Ian Shepherdson, chief U.S. economist at High Frequency Economics Ltd. in Valhalla, N.Y., said the central bank "is more concerned with [the pace of economic] growth in the short term."

"These data confirm there is no need to panic, but they do not mean an August rate hike is off the agenda," Shepherdson said. "We still think that strong retail sales and payroll data will force a hike."

According to the ECI report, compensation costs for workers in private industry increased 1.1 percent in the second quarter, down from 1.5 percent in the first. State and local government workers' compensation rose a more modest 0.8 percent, the same as in the first quarter. In both cases, however, the cost of benefits increased only about half as fast as in the previous quarter.

Retail trade workers' wages and salaries rose only 0.7 percent, down sharply from 1.7 percent in the first quarter. Similarly, construction wages were up 1.1 percent, compared with 1.8 percent in the earlier period.

In the first quarter, the largest increase in wages and salaries, 2.4 percent, went to workers in finance, insurance and real estate. That dropped off significantly last quarter to only a 0.5 percent increase; the increases were larger, however, for transportation and public utilities workers and in wholesale trade, both of which rose 1.3 percent.

For the 12 months ended in June, the ECI was up 4.4 percent, compared with 3.2 percent for the year ended in June 1999.
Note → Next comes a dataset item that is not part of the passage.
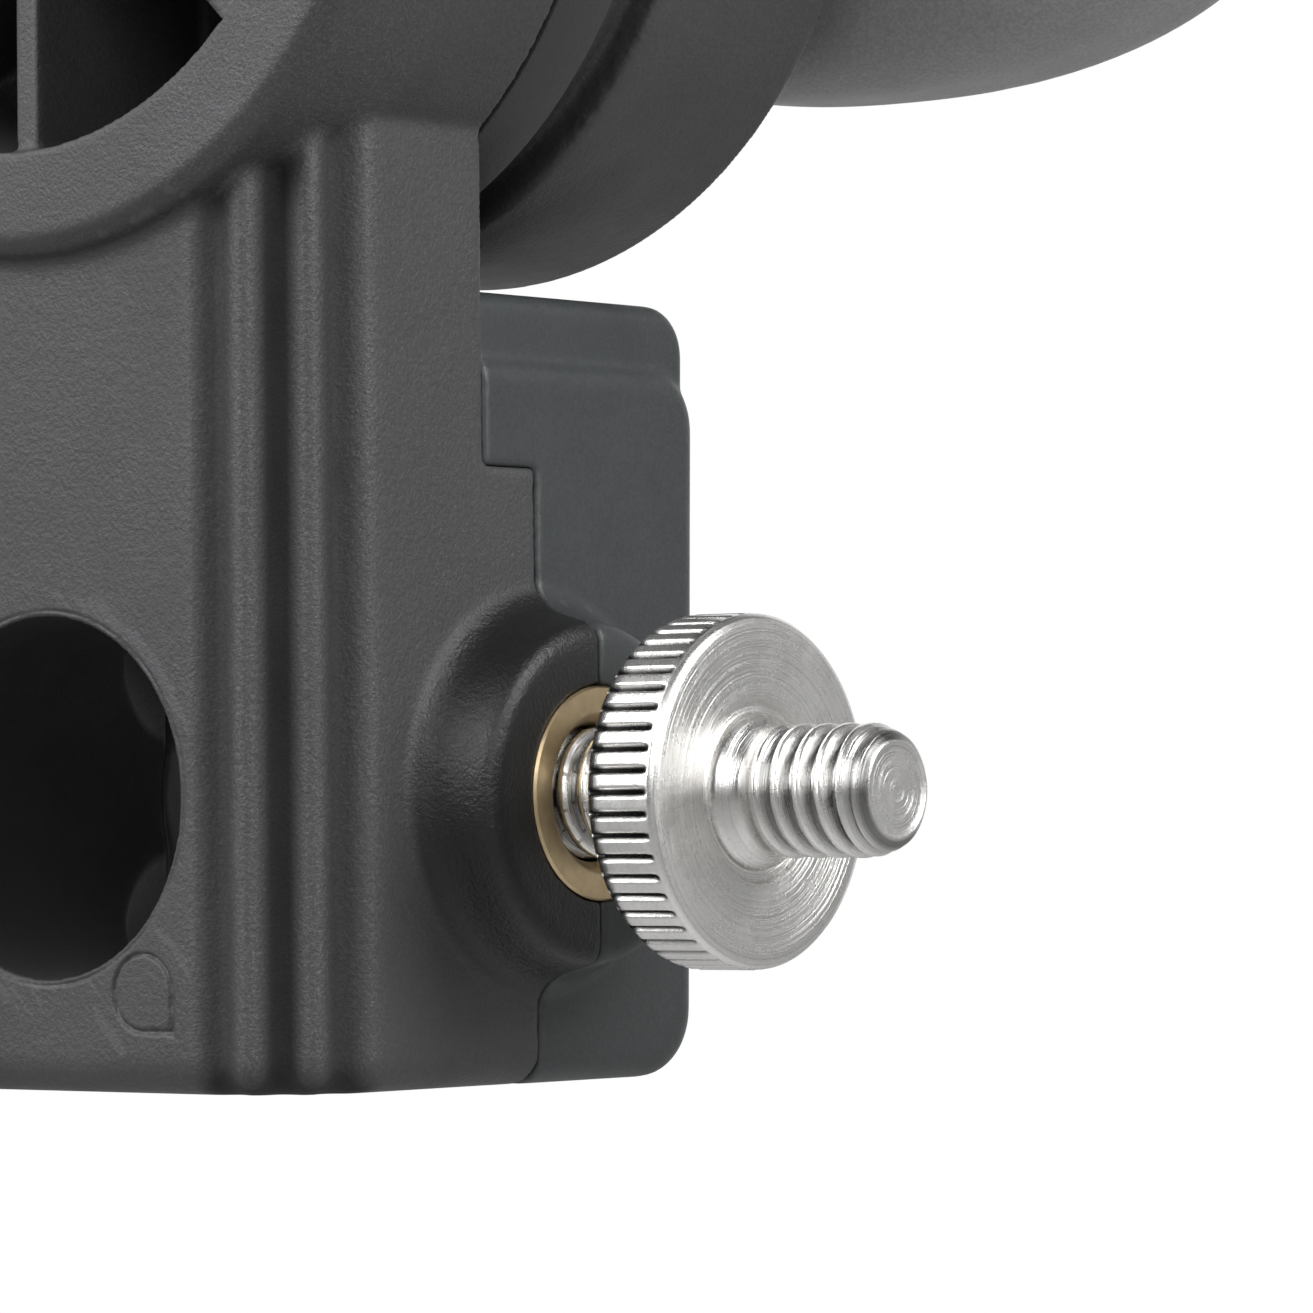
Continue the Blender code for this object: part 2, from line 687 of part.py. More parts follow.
def top_stud():
    """Reversible spigot with a locking waist and a quarter-inch thread on top."""
    waist_low = HEAD_TOP_Z - STUD_LOCK_Z - WAIST_HALF_LENGTH
    waist_high = HEAD_TOP_Z - STUD_LOCK_Z + WAIST_HALF_LENGTH
    slope = SPIGOT_R - SPIGOT_WAIST_R
    profile = [
        (0.0, SPIGOT_BOTTOM_Z), (SPIGOT_R - 1.0, SPIGOT_BOTTOM_Z),
        (SPIGOT_R, SPIGOT_BOTTOM_Z + 1.0),
        (SPIGOT_R, waist_low), (SPIGOT_WAIST_R, waist_low + slope),
        (SPIGOT_WAIST_R, waist_high - slope),
        (SPIGOT_R, waist_high), (SPIGOT_R, SPIGOT_TOP_Z - 1.0), (SPIGOT_R - 1.0, SPIGOT_TOP_Z),
        (STUD_THREAD_R, SPIGOT_TOP_Z), (STUD_THREAD_R, SPIGOT_THREAD_TOP_Z - TIP_CHAMFER),
        (STUD_THREAD_R - TIP_CHAMFER, SPIGOT_THREAD_TOP_Z), (0.0, SPIGOT_THREAD_TOP_Z),
    ]
    return turned(profile, "Z", (0.0, 0.0), MEDIUM)


# ---------------------------------------------------------------- tilt joint

def toothed_ring(outer_r, bore_r, flat_y, face_y, direction, phase):
    """Flat plate whose face at face_y carries radial teeth that point along direction (1 or -1).

    Phase 0 puts a crest on the +X axis and phase 1 a valley, so one ring of each kind can mesh.
    """
    count = 2 * TOOTH_COUNT
    step = 2 * math.pi / count
    low = face_y + direction * TOOTH_ROOT
    high = face_y + direction * TOOTH_HEIGHT

    def ring(radius, along):
        points = []
        for i in range(count):
            y = along if isinstance(along, float) else along[i % 2]
            up = HUB_Z + radius * math.sin(step * i)
            points.append(Vector((radius * math.cos(step * i), y, up)))
        return points

    teeth = (low, high) if phase else (high, low)
    rings = [
        ring(bore_r, flat_y), ring(outer_r, flat_y), ring(outer_r, face_y), ring(TOOTH_OUTER_R, face_y),
        ring(TOOTH_OUTER_R, teeth), ring(TOOTH_INNER_R, teeth), ring(TOOTH_INNER_R, face_y),
        ring(bore_r, face_y),
    ]
    bm = bmesh.new()
    rows = [[bm.verts.new(p) for p in row] for row in rings]
    for near, far in zip(rows, rows[1:] + rows[:1]):
        for i in range(count):
            j = (i + 1) % count
            bm.faces.new((near[i], near[j], far[j], far[i]))
    return finish_mesh(bm, "toothed_ring")


def fixed_tooth_plate():
    return toothed_ring(HUB_R, SPRING_POCKET_R, PLATE_BACK_Y + GAP, PLATE_FRONT_Y, 1, 0)


def moving_tooth_ring():
    return toothed_ring(SEAT_R, SPRING_POCKET_R, DISC_FRONT_Y + SEAT_DEPTH, DISC_FRONT_Y, -1, 1)


def coil(radius, wire, start_y, end_y, turns, name):
    """Round wire wound about the tilt axis, with flat ends."""
    samples = 14 * turns
    sides = 8
    rings = []
    for i in range(samples + 1):
        share = i / samples
        angle = 2 * math.pi * turns * share
        rise = (end_y - start_y - 2 * wire) * share
        outward = Vector((math.cos(angle), 0, math.sin(angle)))
        centre = outward * radius + Vector((0, start_y + wire + rise, HUB_Z))
        ring = []
        for k in range(sides):
            spin = 2 * math.pi * k / sides
            across = Vector((0, wire * math.sin(spin), 0))
            ring.append(centre + outward * wire * math.cos(spin) + across)
        rings.append(ring)
    return loft(rings, name)


def release_spring():
    start = PLATE_BACK_Y + GAP
    end = DISC_FRONT_Y + SPRING_POCKET_DEPTH - GAP
    return coil(SPRING_R, SPRING_WIRE_R, start, end, SPRING_TURNS, "release_spring")


def tilt_bolt():
    hexagon = circle(BOLT_HEAD_AF / math.sqrt(3), 6, (0.0, HUB_Z))
    head = prism(hexagon, "Y", BOLT_HEAD_FRONT_Y, BOLT_HEAD_BACK_Y)
    shank_profile = [
        (0.0, BOLT_HEAD_BACK_Y - 2), (BOLT_R, BOLT_HEAD_BACK_Y - 2), (BOLT_R, BOLT_END_Y - 0.8),
        (BOLT_R - 0.8, BOLT_END_Y), (0.0, BOLT_END_Y),
    ]
    return union(head, turned(shank_profile, "Y", (0.0, HUB_Z), COARSE))


def thrust_washer():
    profile = [
        (BOLT_BORE_R, WASHER_FRONT_Y), (WASHER_R, WASHER_FRONT_Y), (WASHER_R, WASHER_BACK_Y),
        (BOLT_BORE_R, WASHER_BACK_Y),
    ]
    return turned(profile, "Y", (0.0, HUB_Z), MEDIUM)


def spline_outline(clearance):
    """Outline with square-sided splines, widened by a clearance."""
    points = []
    step = 360 / SPLINE_COUNT
    for i in range(SPLINE_COUNT):
        for offset, radius in SPLINE_SHAPE:
            angle = math.radians(step * i + offset)
            reach = radius + clearance
            points.append((reach * math.cos(angle), HUB_Z + reach * math.sin(angle)))
    return points


def lever_insert():
    """Steel clamp nut with a flange and a splined barrel."""
    barrel = prism(spline_outline(0.0), "Y", INSERT_BARREL_Y - 0.5, INSERT_END_Y)
    flange = cylinder("Y", (0.0, HUB_Z), INSERT_FLANGE_R, INSERT_FLANGE_Y, INSERT_BARREL_Y)
    union(barrel, flange)
    hub = (0.0, HUB_Z)
    bore_start, tap_end = INSERT_FLANGE_Y - OVERRUN, INSERT_END_Y + OVERRUN
    cut(barrel, cylinder("Y", hub, BOLT_BORE_R, bore_start, INSERT_BORE_END_Y, COARSE))
    tap_r = CAP_SCREW_R + SCREW_FIT
    return cut(barrel, cylinder("Y", hub, tap_r, INSERT_BORE_END_Y - OVERRUN, tap_end, SMALL))


def lever_handle():
    """Oval paddle with a collar, a splined bore and a pocket for the cap screw."""
    count = 48
    outline = []
    for i in range(count):
        angle = 2 * math.pi * i / count
        outline.append((
            PADDLE_CENTRE_X + PADDLE_HALF_LENGTH * math.cos(angle),
            HUB_Z + PADDLE_HALF_HEIGHT * math.sin(angle),
        ))
    paddle = prism(outline, "Y", PADDLE_FRONT_Y, PADDLE_BACK_Y)
    bm = bmesh.new()
    bm.from_mesh(paddle.data)
    rim = [e for e in bm.edges if abs(e.verts[0].co.y - e.verts[1].co.y) < 0.001]
    bmesh.ops.bevel(
        bm, geom=rim, offset=PADDLE_ROUND, segments=4, profile=0.5, affect="EDGES", clamp_overlap=True
    )
    bm.to_mesh(paddle.data)
    bm.free()
    hub = (0.0, HUB_Z)
    union(paddle, cylinder("Y", hub, COLLAR_R, COLLAR_FRONT_Y, PADDLE_FRONT_Y + OVERRUN))
    cut(paddle, cylinder("Y", hub, SLEEVE_R, COLLAR_FRONT_Y - OVERRUN, HANDLE_SPLINE_Y))
    cut(paddle, prism(spline_outline(SPLINE_FIT), "Y", HANDLE_SPLINE_Y - 1, HANDLE_SHOULDER_Y))
    cut(paddle, cylinder("Y", hub, HANDLE_POCKET_R, HANDLE_POCKET_Y, PADDLE_BACK_Y + OVERRUN, COARSE))
    return cut(paddle, cylinder("Y", hub, HANDLE_HOLE_R, HANDLE_SPLINE_Y, PADDLE_BACK_Y, SMALL))


def lever_screw():
    profile = [
        (0.0, INSERT_BORE_END_Y + GAP), (CAP_SCREW_R, INSERT_BORE_END_Y + GAP),
        (CAP_SCREW_R, CAP_HEAD_FRONT_Y),
        (CAP_HEAD_R, CAP_HEAD_FRONT_Y), (CAP_HEAD_R, CAP_HEAD_BACK_Y - 0.5),
        (CAP_HEAD_R - 0.5, CAP_HEAD_BACK_Y),
        (0.0, CAP_HEAD_BACK_Y),
    ]
    screw = turned(profile, "Y", (0.0, HUB_Z), COARSE)
    socket = circle(CAP_SOCKET_R, 6, (0.0, HUB_Z))
    return cut(screw, prism(socket, "Y", CAP_HEAD_FRONT_Y + GAP, CAP_HEAD_BACK_Y + OVERRUN))


def lever_spring():
    start, end = HANDLE_POCKET_Y + SCREW_FIT, CAP_HEAD_FRONT_Y - SCREW_FIT
    return coil(LEVER_SPRING_R, LEVER_WIRE_R, start, end, LEVER_TURNS, "lever_spring")


# ---------------------------------------------------------------- assembly

def build():
    clear_scene()
    materials = make_materials()
    head_lock_z = HEAD_TOP_Z - STUD_LOCK_Z
    tilt = joint_empty("tilt_axis", (0, 0, HUB_Z))
    stand_travel = joint_empty("stand_lock_axis", (PAD_START_X, 0, STAND_LOCK_Z))
    stud_travel = joint_empty("stud_lock_axis", (PAD_START_X, 0, head_lock_z), tilt)
    umbrella_point = (0, -UMBRELLA_BORE_R, HEAD_TOP_Z - UMBRELLA_Z)
    umbrella_travel = joint_empty("umbrella_lock_axis", umbrella_point, tilt)
    spigot_axis = joint_empty("spigot_axis", (0, 0, SPIGOT_BOTTOM_Z), tilt)
    lever_axis = joint_empty("lever_axis", (0, WASHER_FRONT_Y, HUB_Z))

    grained = materials["grained_plastic"]
    smooth = materials["smooth_plastic"]
    brass = materials["brass"]
    nickel = materials["nickel"]
    steel = materials["steel"]
    black = materials["black_steel"]

    finish_piece(front_body_half(), "front_body_half", grained)
    finish_piece(rear_body_half(), "rear_body_half", smooth)
    finish_piece(fixed_tooth_plate(), "fixed_tooth_plate", smooth)
    finish_piece(release_spring(), "release_spring", steel)
    finish_piece(tilt_bolt(), "tilt_bolt", black)
    finish_piece(brass_insert(STAND_LOCK_Z), "stand_lock_insert", brass)
    finish_piece(clamp_pad(STAND_LOCK_Z), "stand_lock_pad", brass, stand_travel)
    finish_piece(double_screw(STAND_LOCK_Z), "stand_lock_screw", nickel, stand_travel)

    finish_piece(arm_body(), "arm_body", grained, tilt)
    finish_piece(arm_cap(), "arm_cap", smooth, tilt)
    finish_piece(moving_tooth_ring(), "moving_tooth_ring", smooth, tilt)
    finish_piece(brass_insert(head_lock_z), "stud_lock_insert", brass, tilt)
    finish_piece(clamp_pad(head_lock_z), "stud_lock_pad", brass, stud_travel)
    finish_piece(double_screw(head_lock_z), "stud_lock_screw", nickel, stud_travel)
    finish_piece(umbrella_insert(), "umbrella_lock_insert", brass, tilt)
    finish_piece(umbrella_pad(), "umbrella_lock_pad", brass, umbrella_travel)
    finish_piece(thumb_screw(), "umbrella_lock_screw", nickel, umbrella_travel)
    finish_piece(top_stud(), "top_stud", brass, spigot_axis)

    finish_piece(thrust_washer(), "thrust_washer", steel, lever_axis)
    finish_piece(lever_insert(), "lever_insert", steel, lever_axis)
    finish_piece(lever_handle(), "lever_handle", materials["lever_plastic"], lever_axis)
    finish_piece(lever_spring(), "lever_spring", steel, lever_axis)
    finish_piece(lever_screw(), "lever_screw", black, lever_axis)

    places = [(x, z) for x in (-BODY_SCREW_X, BODY_SCREW_X) for z in STAND_SCREW_Z]
    for number, (x, z) in enumerate(places, 1):
        finish_piece(body_screw(x, z), f"body_screw_{number}", black)
    places = [(x, z) for x in (-BODY_SCREW_X, BODY_SCREW_X) for z in HEAD_SCREW_Z]
    for number, (x, z) in enumerate(places, 1):
        finish_piece(place(body_screw(x, z), HEAD_TURN), f"head_screw_{number}", black, tilt)


build()
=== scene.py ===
"""Looks of the umbrella swivel bracket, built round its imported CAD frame.

Shapes are made in millimetres, in the row's frame, and become metres when a piece is finished.
"""

import json
import math

import bmesh
import bpy
import numpy as np
from mathutils import Matrix, Vector, noise

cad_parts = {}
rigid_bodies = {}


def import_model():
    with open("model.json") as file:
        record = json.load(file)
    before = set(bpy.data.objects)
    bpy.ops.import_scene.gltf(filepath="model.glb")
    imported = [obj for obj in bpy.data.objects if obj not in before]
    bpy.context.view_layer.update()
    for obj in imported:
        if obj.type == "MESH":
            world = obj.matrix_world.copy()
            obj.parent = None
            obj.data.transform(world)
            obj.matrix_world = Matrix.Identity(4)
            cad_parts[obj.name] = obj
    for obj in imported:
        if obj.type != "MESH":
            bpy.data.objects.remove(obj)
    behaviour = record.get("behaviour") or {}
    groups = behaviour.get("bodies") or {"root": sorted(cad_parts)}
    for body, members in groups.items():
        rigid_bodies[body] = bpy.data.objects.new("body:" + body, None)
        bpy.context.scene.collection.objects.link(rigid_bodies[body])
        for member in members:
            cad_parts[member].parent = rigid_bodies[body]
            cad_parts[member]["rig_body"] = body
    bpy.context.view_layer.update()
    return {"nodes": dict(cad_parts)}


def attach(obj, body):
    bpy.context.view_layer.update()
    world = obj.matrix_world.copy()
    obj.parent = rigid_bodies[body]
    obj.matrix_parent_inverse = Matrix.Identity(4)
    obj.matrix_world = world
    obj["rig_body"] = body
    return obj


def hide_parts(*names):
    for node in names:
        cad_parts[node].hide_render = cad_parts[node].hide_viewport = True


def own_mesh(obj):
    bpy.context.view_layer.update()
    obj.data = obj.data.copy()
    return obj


MM = 0.001
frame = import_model()
VOXEL = 0.21
ROUND = 224

# ------------------------------------------------------------------ dimensions
# They are the CAD's, in millimetres and degrees, but for the disc's ledge and the rim of the tooth plate,
# which the CAD leaves out, and the seam, which is finer here.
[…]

Mickey Levy, chief economist at Bank of America in New York, said the larger increase was the result of tight labor markets and a "catch-up" in inflation-adjusted wages after the acceleration in productivity growth in recent years. "The modest upward drift in wage compensation continues, but it is not inflationary," Levy said. "Real wages are catching up with large productivity gains. Unit labor costs are well under control."

Separately, the Commerce Department reported that new orders for durable goods, such as motor vehicles, machinery and aircraft, shot up a whopping 10 percent last month, primarily because of a surge in orders for civilian aircraft received by Boeing Co.

Even excluding aircraft and defense items, orders rose 1.2 percent, a stronger showing than most analysts had expected. The new aircraft orders, on the other hand, won't have much impact on factory production in the near term because the planes will be delivered over a period of several years.